MONGOL MOON tells the story of those affected by the beginning of World War III.

To summarize the plot of Mark Sibley’s MONGOL MOON in just a few sentences is an ambitious undertaking. The same can be said for the book itself. At the simplest, it’s about China, Russia, North Korea, and Iran teaming up to start World War III and the lives of those affected. On paper, it’s not a bad premise. For the reader, however, it’s a slow-moving muddle with occasional instances of brilliance.

The storyline of MONGOL MOON spans the globe and encompasses a massive cast of characters. Moreover, things get off to a slow start. In particular, the first third of the book is a test of readers’ patience, as the events take their time unfolding and bounce from one situation to another before the action starts to heat up. At times, the story feels on the verge of collapsing under its own weight from carrying so many different plot lines. Still, Sibley manages to prop it up and hold it all together, gradually hooking readers’ interest by bringing stories together, one puzzle piece at a time.

This leads to perhaps the biggest obstacle to making MONGOL MOON a really great book. Sibley tends to fall into the trap of “bigger is better.” Characters spring up by the dozen at such a dizzying pace the audience’s heads will spin just trying to keep track of who’s who. Some characters simply drop in and out, only staying around for more a chapter or two. Furthermore, some tighter proofreading is warranted, as the book is crammed with incomplete sentences, misused words and punctuation errors that give it an unpolished feel. And unless there’s a sequel planned, the ending is rather abrupt, with little offered in the way of hope or resolution.

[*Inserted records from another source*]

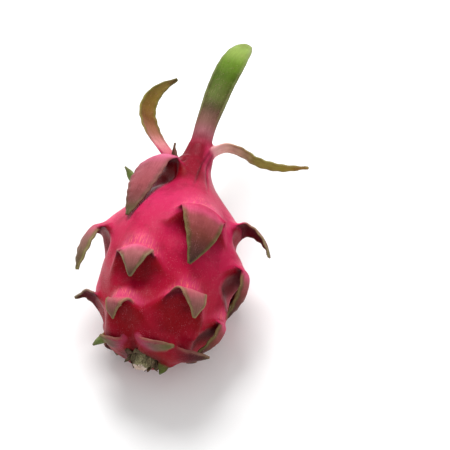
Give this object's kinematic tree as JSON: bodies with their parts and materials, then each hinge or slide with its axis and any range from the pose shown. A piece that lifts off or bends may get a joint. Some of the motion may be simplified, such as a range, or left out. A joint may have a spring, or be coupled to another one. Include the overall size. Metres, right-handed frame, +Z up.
{
  "type": "dragon fruit",
  "caption": "Whole dragon fruit lying on its side: plump body with hooked leafy scales, a narrow neck with long bracts and a short woody stub.",
  "frame": {"origin": "middle of the small flat spot on the underside that the fruit rests on", "axes": "+Z up from the flat spot, +Y level towards the neck and its long bracts, with the woody stub at -Y. The fruit's own axis rises 8 degrees towards +Y. +X to the right, seen from the stub end"},
  "size_m": [0.1394, 0.2629, 0.0997],
  "materials": {
    "skin": "satin, waxy fruit skin, pink, with green to brown scales",
    "stub_wood": "rough, dry and fibrous"
  },
  "bodies": {
    "root": {"fruit": "skin", "stem_stub": "stub_wood"}
  },
  "joints": []
}
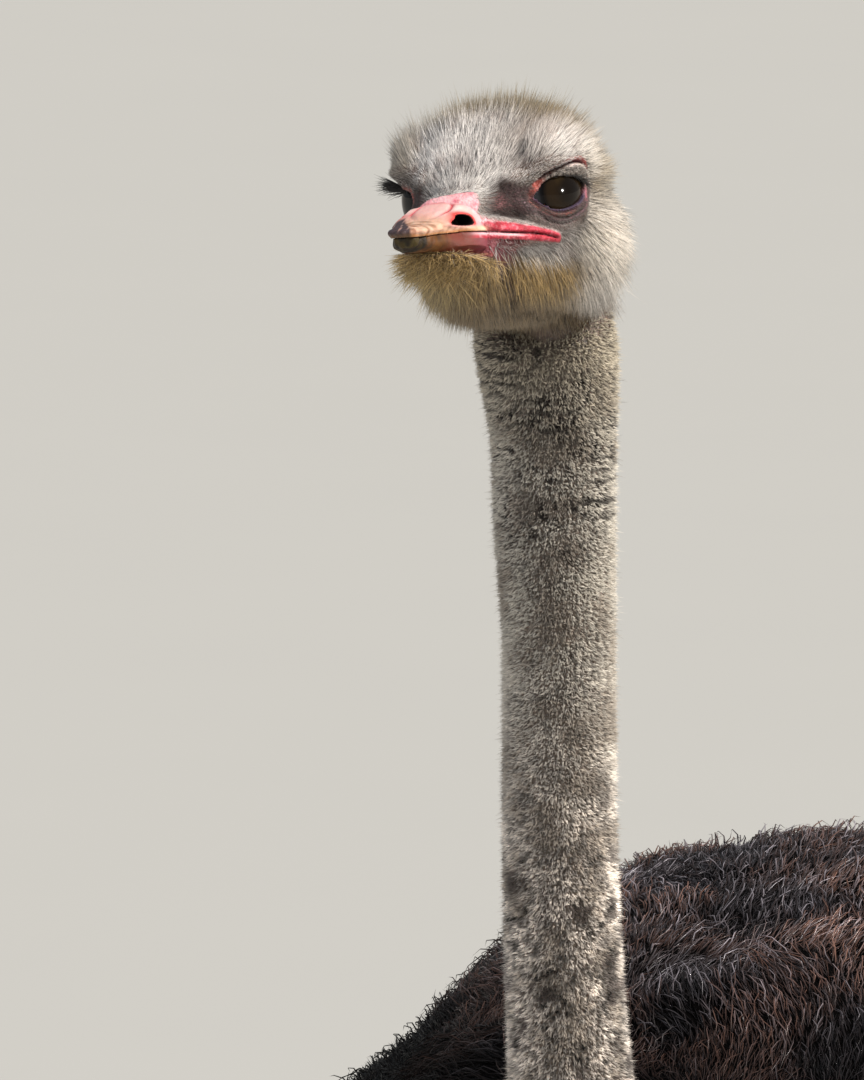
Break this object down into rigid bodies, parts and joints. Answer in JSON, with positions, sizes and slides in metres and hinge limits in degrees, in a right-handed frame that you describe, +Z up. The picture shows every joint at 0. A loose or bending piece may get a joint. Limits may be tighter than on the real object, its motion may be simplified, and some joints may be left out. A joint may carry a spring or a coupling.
{
  "type": "ostrich",
  "caption": "Life-size standing male ostrich, a still museum-style model: fuzzy neck and head, pink bill, shaggy black body plumes, white wing and tail plumes, bare legs.",
  "frame": {"origin": "on the floor, under the middle of the bird's box", "axes": "+Z up; the bird faces -Y and its left side is +X"},
  "size_m": [0.614, 1.5606, 1.7887],
  "materials": {
    "down": "short fuzzy down in grey, white and brown",
    "plume": "soft shaggy black-brown plumes with a slight gloss",
    "white_plume": "soft off-white plumes",
    "horn": "worn horn, pink to olive-brown, satin",
    "eye": "wet dark brown, glossy",
    "skin": "bare wrinkled pinkish-grey skin",
    "scale": "small matt scales, reddish scutes in front",
    "claw": "dark horn, worn satin"
  },
  "bodies": {
    "root": {"head": "down", "neck_upper": "down", "neck_middle": "down", "neck_lower": "down", "bill_upper": "horn", "bill_lower": "horn", "eye_left": "eye", "eye_right": "eye", "trunk": "plume", "wing_left": "plume", "wing_right": "plume", "tail": "white_plume", "thigh_left": "skin", "thigh_right": "skin", "shank_left": "skin", "shank_right": "skin", "ankle_left": "scale", "ankle_right": "scale", "tarsus_left": "scale", "tarsus_right": "scale", "toe_inner_left": "scale", "toe_inner_right": "scale", "toe_outer_left": "scale", "toe_outer_right": "scale", "claw_left": "claw", "claw_right": "claw"}
  },
  "joints": []
}
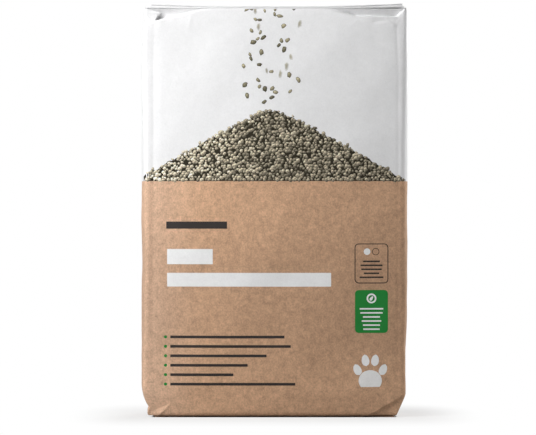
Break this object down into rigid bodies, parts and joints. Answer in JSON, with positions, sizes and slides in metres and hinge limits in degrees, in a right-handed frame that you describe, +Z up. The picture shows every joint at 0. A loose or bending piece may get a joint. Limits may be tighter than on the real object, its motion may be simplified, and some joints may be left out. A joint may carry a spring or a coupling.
{
  "type": "valve bag",
  "caption": "Filled block-bottom paper valve sack, sealed and standing upright, with a white and kraft printed front, glued end sheets and a flat filling valve at one top corner.",
  "frame": {"origin": "on the floor, at the centre of the sack's bounding box", "axes": "+Z up along the standing sack, +X along the front towards the valve end, -Y out of the front panel"},
  "size_m": [0.3, 0.1284, 0.4623],
  "materials": {
    "sack_paper": "matt kraft paper, printed white above and bare kraft below",
    "white_cover_paper": "matt white paper",
    "kraft_cover_paper": "matt kraft paper",
    "sleeve_paper": "matt kraft paper"
  },
  "bodies": {
    "root": {"sack": "sack_paper", "top_cover_sheet": "white_cover_paper", "bottom_cover_sheet": "kraft_cover_paper", "valve_sleeve": "sleeve_paper"}
  },
  "joints": []
}
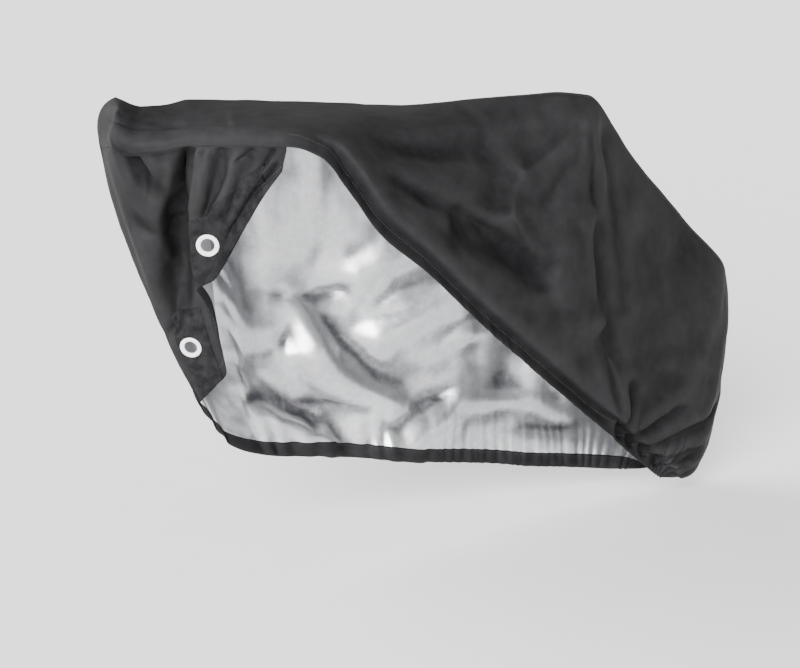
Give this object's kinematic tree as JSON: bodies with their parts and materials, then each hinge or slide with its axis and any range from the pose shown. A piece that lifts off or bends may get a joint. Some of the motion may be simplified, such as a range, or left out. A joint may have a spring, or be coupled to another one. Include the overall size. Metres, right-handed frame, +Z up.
{
  "type": "bicycle cover",
  "caption": "Hooded cloth cover as it hangs over a bicycle, one side drawn up, its front corners reinforced and holed for a lock.",
  "frame": {"origin": "top of the saddle that holds the cover up, just under its crest", "axes": "+X to the bicycle's rear, +Y to the side where the cover hangs right down, +Z up"},
  "size_m": [1.5754, 0.4963, 1.0604],
  "materials": {
    "coated_cloth": "satin coated, black outside",
    "patch_cloth": "matt woven, black",
    "eyelet_plastic": "satin white"
  },
  "bodies": {
    "root": {"near_panel": "coated_cloth", "far_panel": "coated_cloth", "lock_patch_near": "patch_cloth", "lock_patch_far": "patch_cloth", "eyelet_near": "eyelet_plastic", "eyelet_far": "eyelet_plastic"}
  },
  "joints": []
}
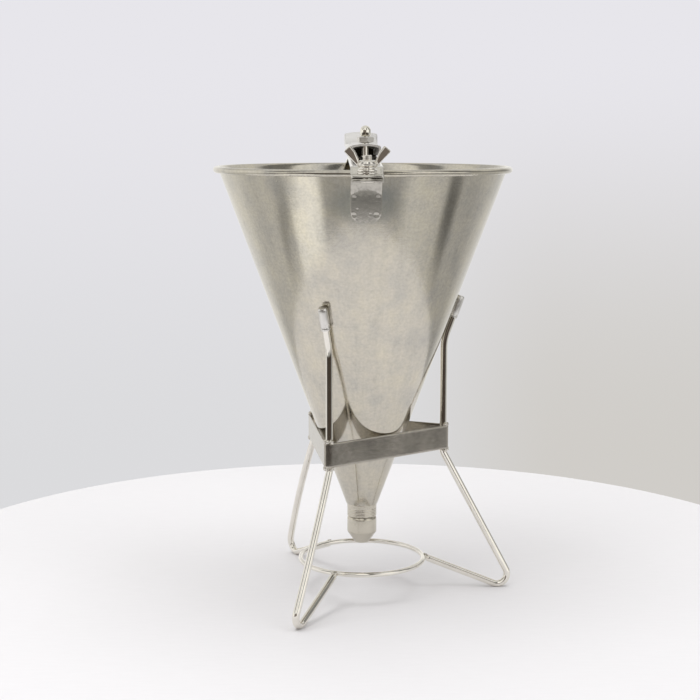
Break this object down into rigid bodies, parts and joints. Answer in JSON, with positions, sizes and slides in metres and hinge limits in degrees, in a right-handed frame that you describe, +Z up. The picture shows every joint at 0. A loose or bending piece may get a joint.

For readers willing to wade through the bog, there are some well-done bits and pieces. Characters like U.S. government worker Gale Washington and his family are well-fleshed out personalities and lend the book a tangible humanness. Even Iranian solder, Javad, who commits some truly terrible atrocities throughout the story, is not altogether without sympathy. The book is also rich in military descriptions, as Sibley has weaponry and military terminology down to the minutest detail.

MONGOL MOON is a rewarding experience for readers willing to stick it out, despite a slow-moving plot and mammoth cast of characters.